Started as the Venture Development Center, an undergraduate program in entrepreneurial studies, Horn got its early boost – and its name – from a $3 million grant from UD alumnus and serial entrepreneur Charlie Horn. Since then it has broadened itself – in very entrepreneurial ways – to reach undergraduate and graduate students in each of the university’s seven colleges, to make an entrepreneurial curriculum available to high school students not only in Delaware but also around the world, and to sponsor two lucrative competitions, one for UD students, staff and alumni and another that brings high school students from Europe, Asia, Africa – and Delaware – to Newark for a long weekend each April.
“Horn has really long tentacles,” Nagaswami says. “It’s impacting a ton of people.”
In the beginning, Horn’s staff consisted of Freeman, who was permitted to cut his teaching load from four classes to three to get the program started, and a part-time graduate assistant.

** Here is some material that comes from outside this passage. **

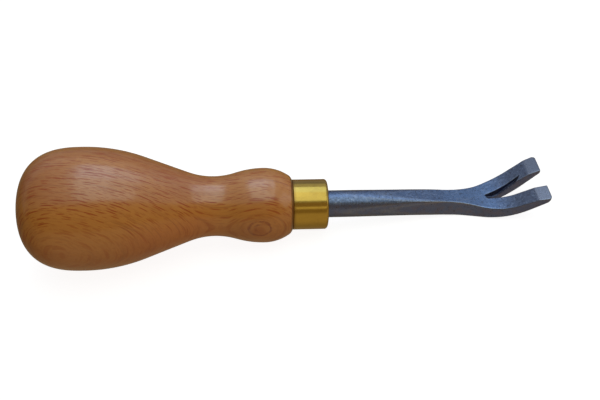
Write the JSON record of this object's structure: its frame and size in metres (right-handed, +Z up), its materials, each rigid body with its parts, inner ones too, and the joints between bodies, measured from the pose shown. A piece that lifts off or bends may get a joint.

It has since grown to include 10 fulltime professional staff members, four fulltime faculty members and what Freeman describes as “a small army of part-time and adjunct professors.”
About 200 UD students are now enrolled in Horn’s internship and certificate programs and about 1,500 students overall participate in one or more Horn-sponsored activities.
Nagaswami remembers the program’s early days, when Freeman told him, in essence, “we’ll give you space, ramp up your resources, connect you with outside business leaders and give you support.”
Having conceived Carvertise while stuck in traffic imagining the potential of transforming idling vehicles into mobile billboards, Nagaswami bought Freeman’s pitch and promptly signed on. “I took my business out of my dorm room,” he says. “Horn got built up around us,” he says, referring to himself and cofounder Greg Star.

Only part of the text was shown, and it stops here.